What is an industrial society? A society based on technology that mechanizes production.
What is a postindustrial society? A society in which technology supports a service- and information-based economy.
What is the social construction of reality? The process by which our perception of reality is shaped largely by the subjective meaning that we give to an experience.
What is self-fulfilling prophecy? The situation in which a false belief or prediction produces behavior that makes the originally false belief come true.
Define ethnomethodology. This is the study of the commonsense knowledge that people use to understand the situations in which they find themselves.

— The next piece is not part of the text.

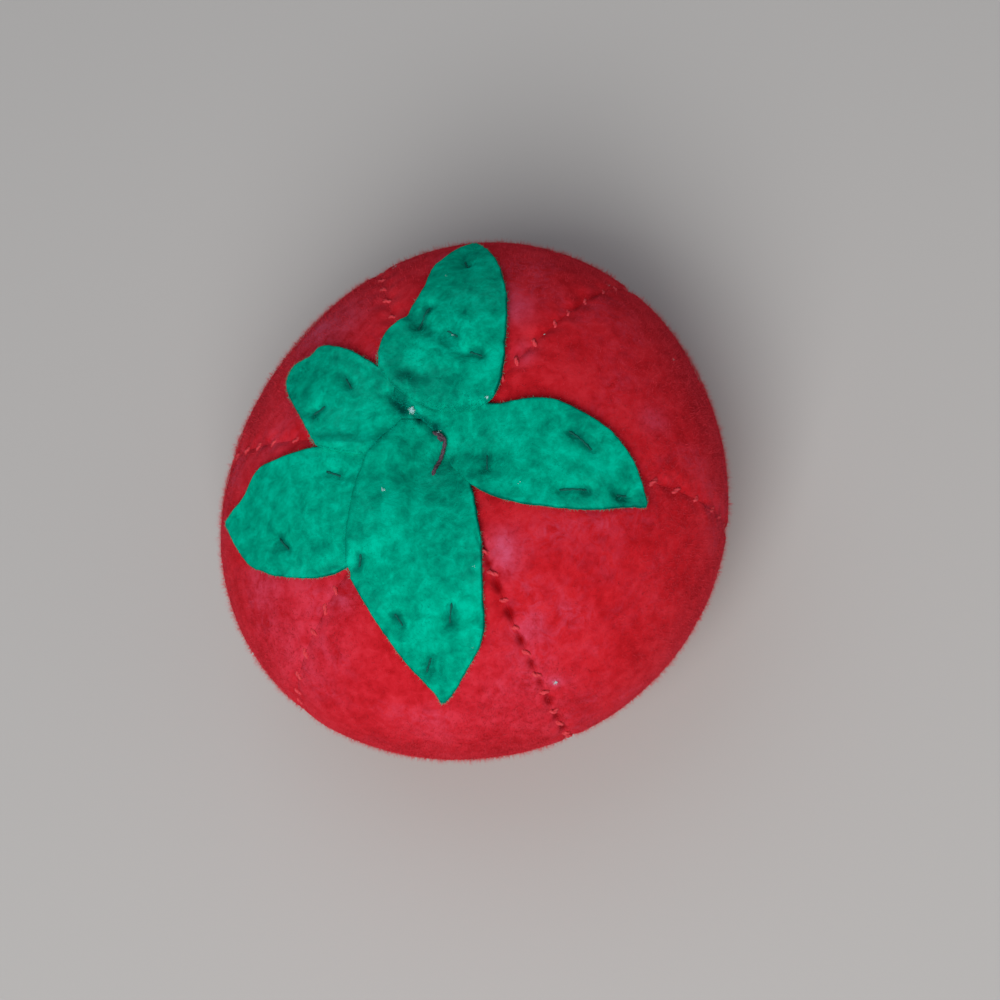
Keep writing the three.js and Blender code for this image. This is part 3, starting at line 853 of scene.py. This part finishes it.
# Darker, matted places on the leaves: crown x and y, radius, strength.
MATTED = [(0.6, 11.3, 1.1, 0.5), (4.5, 5.2, 0.8, 0.4), (15.2, 24.9, 1.6, 0.55),
          (5.8, 17.8, 1.3, 0.5), (-12.9, 2.1, 1.3, 0.35), (-13.2, 14.4, 0.8, 0.4),
          (-2.4, 9.2, 1.0, 0.8), (-2.1, 8.0, 1.3, 1.0), (-0.9, 5.6, 0.9, 0.8),
          (0.5, 3.5, 1.2, 0.9), (0.5, 1.8, 0.9, 0.6), (3.2, -5.7, 0.8, 0.3),
          (17.2, -9.9, 1.5, 0.35), (8.0, 13.5, 3.5, 0.45),
          (11.8, -14.5, 1.1, 0.3)]
# The gap where the leaves crowd together at the middle, as a line on the crown.
GAP = [(-2.8, 10.5), (-2.2, 8.7), (-1.2, 6.9), (-0.1, 4.7), (0.4, 2.2)]
GAP_DEPTH, GAP_WIDTH = 0.4, 0.75


def near_line(x, y, start, end):
    """Distance from points to a line between two points."""
    a, b = np.array(start), np.array(end)
    run = b - a
    t = np.clip(((x - a[0]) * run[0] + (y - a[1]) * run[1]) / (run @ run), 0, 1)
    return np.hypot(x - a[0] - t * run[0], y - a[1] - t * run[1])


def gap_share(x, y):
    """1 on the gap's line, fading to 0 beside it."""
    away = np.min([near_line(x, y, a, b) for a, b in zip(GAP, GAP[1:])], axis=0)
    return np.exp(-(away / GAP_WIDTH) ** 2)


def leaf_surface(name, along, across):
    """Height of a leaf's underside over the outline at pattern points."""
    leaf = LEAVES[name]
    x, y = crown_xy(leaf, along, across)
    height = read_map(rests[name], x, y) - dimple_depth(x, y) - GAP_DEPTH * gap_share(x, y)
    for start, end, depth, width in CREASES.get(name, ()):
        away = near_line(along, across, start, end)
        height = height - depth * np.exp(-(away / width) ** 2)
    for start, end in leaf["stitches"]:
        away = near_line(along, across, start, end)
        height = height - STITCH_GROOVE * np.exp(-(away / GROOVE_WIDTH) ** 2)
    return height


def leaf_points(name, along, across, over=0.0):
    x, y = crown_xy(LEAVES[name], along, across)
    height = leaf_surface(name, along, across) + over
    return body_point(np.hypot(x, y), np.arctan2(y, x), -height)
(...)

What is dramaturgical analysis? This is the study of social interaction that compares everyday life to a theatrical presentation.

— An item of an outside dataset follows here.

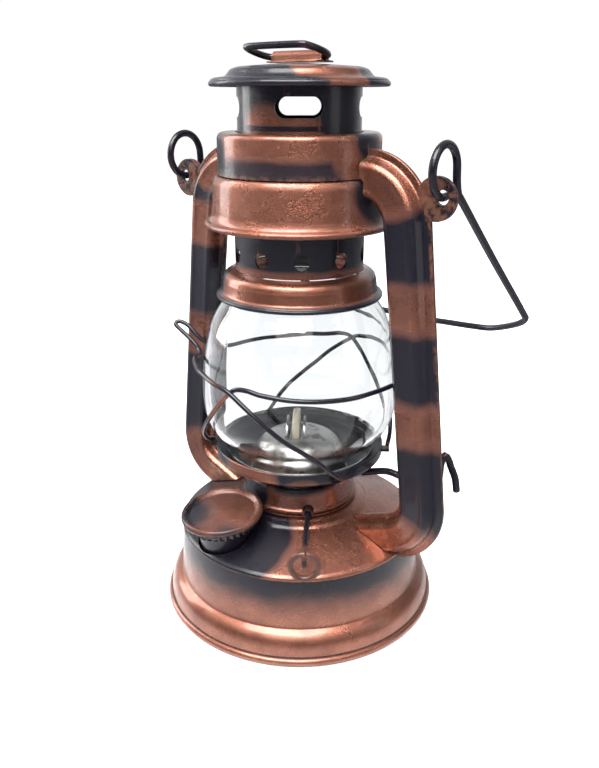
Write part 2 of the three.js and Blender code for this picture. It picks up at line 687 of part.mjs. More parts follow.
// ---- Bail handle ----
function addBail() {
  const { pivotZ, ringR, wireR, back } = BAIL;
  const x = EAR.holeX;
  // Along is measured from the pivot down the arm, across is at right angles to it.
  const at = (px, along, across) =>
    new THREE.Vector3(px, -across, -along).applyAxisAngle(new THREE.Vector3(1, 0, 0), radians(back));
  const eye = arc(0, 0, ringR, ringR, 38, 315, 14).map(([along, across]) => at(x, along, across));
  const arm = [at(x + 0.1, 10.4, -2.6), at(x + 0.2, 14, -0.4), at(x + 0.4, 19, 0), at(66, 106, 0)];
  const corner = [at(65.4, 113, 0), at(61, 119, 0), at(52, 126, 0), at(42, 131.6, 0), at(31, 133.4, 0)];
  const half = [...eye, ...arm, ...corner, at(9, 135.5, 0)];
  const mirrored = half.map((p) => new THREE.Vector3(-p.x, p.y, p.z)).reverse();
  const stations = [...half, at(4, 138.6, 0), at(0, 141.6, 0), at(-4, 138.6, 0), ...mirrored];
  const lifted = stations.map((p) => p.add(new THREE.Vector3(0, 0, pivotZ)));
  piece("bail", wire(wireR, lifted), BLACK_WIRE());
}

addTank();
addFiller();
addBurnerBody();
addBurnerInside();
addWickDrive();
addCarriage();
addLever();
addTubes();
addChamber();
addHood();
addSpring();
addLiftRing();
addBail();

export default lantern;
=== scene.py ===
import math

import bmesh
import bpy
import numpy as np
from mathutils import Matrix, Quaternion, Vector


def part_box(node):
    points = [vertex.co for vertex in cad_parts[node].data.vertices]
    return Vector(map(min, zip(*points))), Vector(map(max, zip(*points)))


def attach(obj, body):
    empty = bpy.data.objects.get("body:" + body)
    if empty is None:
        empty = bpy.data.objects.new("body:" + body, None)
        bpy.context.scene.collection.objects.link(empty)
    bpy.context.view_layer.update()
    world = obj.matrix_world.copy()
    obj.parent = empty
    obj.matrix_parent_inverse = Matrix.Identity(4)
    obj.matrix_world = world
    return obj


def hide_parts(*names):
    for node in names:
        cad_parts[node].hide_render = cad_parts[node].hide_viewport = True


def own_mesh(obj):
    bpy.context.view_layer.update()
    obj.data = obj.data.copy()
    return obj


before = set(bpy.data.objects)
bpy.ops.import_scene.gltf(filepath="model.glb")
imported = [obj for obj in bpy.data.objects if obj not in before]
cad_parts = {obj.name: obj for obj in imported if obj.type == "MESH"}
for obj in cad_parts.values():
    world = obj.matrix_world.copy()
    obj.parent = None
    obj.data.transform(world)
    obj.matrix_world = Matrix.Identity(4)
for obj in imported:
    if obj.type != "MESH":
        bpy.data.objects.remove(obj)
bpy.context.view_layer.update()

bl_info = {
    "name": "Hurricane Lantern",
    "version": (1, 0, 0),
    "blender": (4, 5, 0),
    "location": "View3D > Sidebar > Lantern",
    "description": "Builds a copper and black lacquered hurricane lantern round its packed frame",
    "category": "Object",
}

MM = 0.001  # outlines and routes below are in millimetres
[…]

What is impression management? Erving Goffman's term for people's efforts to present themselves to others in ways that are most favorable to their own interests or image.

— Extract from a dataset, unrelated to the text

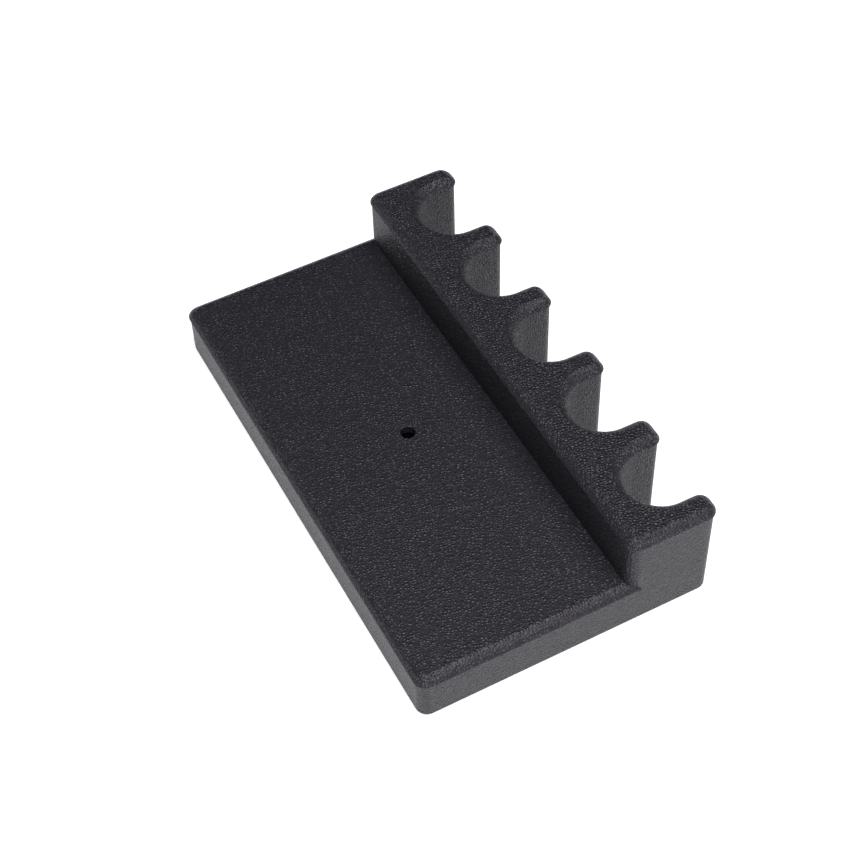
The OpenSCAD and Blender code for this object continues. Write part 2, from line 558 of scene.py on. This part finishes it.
@dataclass(frozen=True)
class ZincPlatedSteel:
    """Turned steel with bright zinc plate. The plate has a faint blue cast and fine lay lines."""

    colour: str = "#b9bec6"
    dull_colour: str = "#9aa0a8"
    roughness: float = 0.34
    lay_mm: float = 0.25
    lay_depth_mm: float = 0.01

    def build(self, name: str) -> bpy.types.Material:
        """Make the material, named name."""
        material, tree, shader = new_material(name)
        place = add_node(tree, "ShaderNodeTexCoord").outputs["Object"]
        cloud = add_node(
            tree, "ShaderNodeTexNoise", inputs={"Vector": place, "Scale": per_metre(4), "Detail": 3.0}
        )
        tint = add_node(
            tree,
            "ShaderNodeMix",
            {"data_type": "RGBA"},
            {"Factor": cloud.outputs["Fac"], "A": srgb(self.colour), "B": srgb(self.dull_colour)},
        )
        stretched = add_node(
            tree,
            "ShaderNodeMapping",
            inputs={"Vector": place, "Scale": (1.0, 1.0, 12.0)},
        )
        lay = add_node(
            tree,
            "ShaderNodeTexNoise",
            inputs={"Vector": stretched.outputs[0], "Scale": per_metre(self.lay_mm * 12), "Detail": 2.0},
        )
        bump = add_node(
            tree,
            "ShaderNodeBump",
            inputs={"Height": lay.outputs["Fac"], "Distance": self.lay_depth_mm * MM},
        )
        tree.links.new(tint.outputs["Result"], shader.inputs["Base Color"])
        tree.links.new(bump.outputs[0], shader.inputs["Normal"])
        shader.inputs["Metallic"].default_value = 1.0
        shader.inputs["Roughness"].default_value = self.roughness
        return material


@dataclass(frozen=True)
class BlackOxideSteel(ZincPlatedSteel):
    """Turned steel blackened in a hot oxide bath. It stays dark down inside a narrow hole."""

    colour: str = "#1d1e21"
    dull_colour: str = "#131417"
    roughness: float = 0.5


@dataclass(frozen=True)
class HotRolledSteel:
    """Hot-rolled flat bar, sheared and oiled. Blue-grey mill scale with browner patches."""

    colour: str = "#4a4d52"
    rust_colour: str = "#574a40"
    roughness: float = 0.55
    patch_mm: float = 9.0
    scale_mm: float = 0.8
    scale_depth_mm: float = 0.05

    def build(self, name: str) -> bpy.types.Material:
        """Make the material, named name."""
        material, tree, shader = new_material(name)
        place = add_node(tree, "ShaderNodeTexCoord").outputs["Object"]
        patches = add_node(
            tree,
            "ShaderNodeTexNoise",
            inputs={"Vector": place, "Scale": per_metre(self.patch_mm), "Detail": 6.0},
        )
        amount = add_node(
            tree,
            "ShaderNodeMapRange",
            inputs={"Value": patches.outputs["Fac"], "From Min": 0.5, "From Max": 0.75},
        )
        tint = add_node(
            tree,
            "ShaderNodeMix",
            {"data_type": "RGBA"},
            {"Factor": amount.outputs[0], "A": srgb(self.colour), "B": srgb(self.rust_colour)},
        )
        flakes = add_node(
            tree, "ShaderNodeTexNoise", inputs={"Vector": place, "Scale": per_metre(self.scale_mm)}
        )
        bump = add_node(
            tree,
            "ShaderNodeBump",
            inputs={"Height": flakes.outputs["Fac"], "Distance": self.scale_depth_mm * MM},
        )
        tree.links.new(tint.outputs["Result"], shader.inputs["Base Color"])
        tree.links.new(bump.outputs[0], shader.inputs["Normal"])
        shader.inputs["Metallic"].default_value = 1.0
        shader.inputs["Roughness"].default_value = self.roughness
        return material


@dataclass(frozen=True)
class AcrylicFilm:
    """Double-sided acrylic adhesive film. It is waxy, off-white and slightly cloudy."""

    colour: str = "#e6dfc8"
    cloudy_colour: str = "#d8d0b6"
    ior: float = 1.47
    roughness: float = 0.45

    def build(self, name: str) -> bpy.types.Material:
        """Make the material, named name."""
        material, tree, shader = new_material(name)
        place = add_node(tree, "ShaderNodeTexCoord").outputs["Object"]
        cloud = add_node(
            tree, "ShaderNodeTexNoise", inputs={"Vector": place, "Scale": per_metre(6), "Detail": 3.0}
        )
        tint = add_node(
            tree,
            "ShaderNodeMix",
            {"data_type": "RGBA"},
            {"Factor": cloud.outputs["Fac"], "A": srgb(self.colour), "B": srgb(self.cloudy_colour)},
        )
        tree.links.new(tint.outputs["Result"], shader.inputs["Base Color"])
        shader.inputs["Roughness"].default_value = self.roughness
        shader.inputs["IOR"].default_value = self.ior
        return material


@dataclass(frozen=True)
class WhitePaper:
    """Matt white paper on a light table, which keeps the shadows round the object faint."""

    colour: str = "#f6f6f6"
    roughness: float = 0.9
    glow: float = 0.42

    def build(self, name: str) -> bpy.types.Material:
        """Make the material, named name."""
        material, _, shader = new_material(name)
        shader.inputs["Base Color"].default_value = srgb(self.colour)
        shader.inputs["Roughness"].default_value = self.roughness
        shader.inputs["Emission Color"].default_value = srgb(self.colour)
        shader.inputs["Emission Strength"].default_value = self.glow
        return material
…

Define face-saving behavior. Erving Goffman's term for the strtegiees we use to rescue our performance when we experience a potential or actual loss of face.
What is nonverbal communication? The transfer of information between persons without the use of speech.
What is personal space? The immediate are surrounding a person that the person claims as private.
Define aggregate. A collection of people who happen to be in the same place at the same time but share little else in common.
Define category. a number of people who may never have met one another but share a similar characteristic, such as education level, age, race, or gender.
What is an ingroup? A group to which a person belongs and with which the person feels a sense of identity.
What is an outgroup? A group to which a person does not belong and toward which the person may feel a sense of competitiveness or hostility.
What is a reference group? A group that strongly influences a person's behavior and social attitudes, regardless of whether that individual is an actual member.
What is a small group? A collectively small enough group for all members to be acquainted with one another and to interact simultaneously.
Define dyad. A group composed of two members.
Define triad. A group composed of three members.
What is instrumental leadership? goal- or task- oriented leadership.
What is expressive leadership? An approach to leadership that provides emotional support for members.
What is an authoritarian leader? A person who makes all major group decisions and assigns tasks to members.
What is a democratic leader? A leader who encourages group discussion and decision making through consensus building.
What is a laissez-faire leader? A leader who is only minimally involved in decision making and who encourages group members to make their own decisions.
Define conformity. The process of maintaining or changing behavior to comply with the norms established by a society, subculture, or other group.
Define groupthink. The process by which members of a cohesive group arrive at a decision that many individual members privately believe is unwise.
Define bureaucracy. An organizational model characterized by a hierarchy of authority, a clear division of labor, explicit rules and procedures, and impersonality in personnel matters.
Define rationality. The process by which traditional methods of social organization, characterized by informality and spontaneity, are gradually replaced by efficiently administered formal rules and procedures.
Define ideal type. An abstract model that describes the recurring characteristics of some phenomenon.
Define informal side of a bureaucracy. Those aspects of participants' day-to-day activities and interactions that ignore, bypass, or do not correspond with the official rules and procedures of the bureaucracy.
What is goal displacement? A proceess that occurs in organizations when the rules become an end in themselves rather than a means to an end, and organizational survival becomes more important than achievement of goals.
Define bureaucratic personality. A psychological construct that describes those workers who are more concerned with following correct procedures than they are with getting the job done correctly.
Iron law of oligarchy is: The tendency of bureaucracies to be ruled by a few people.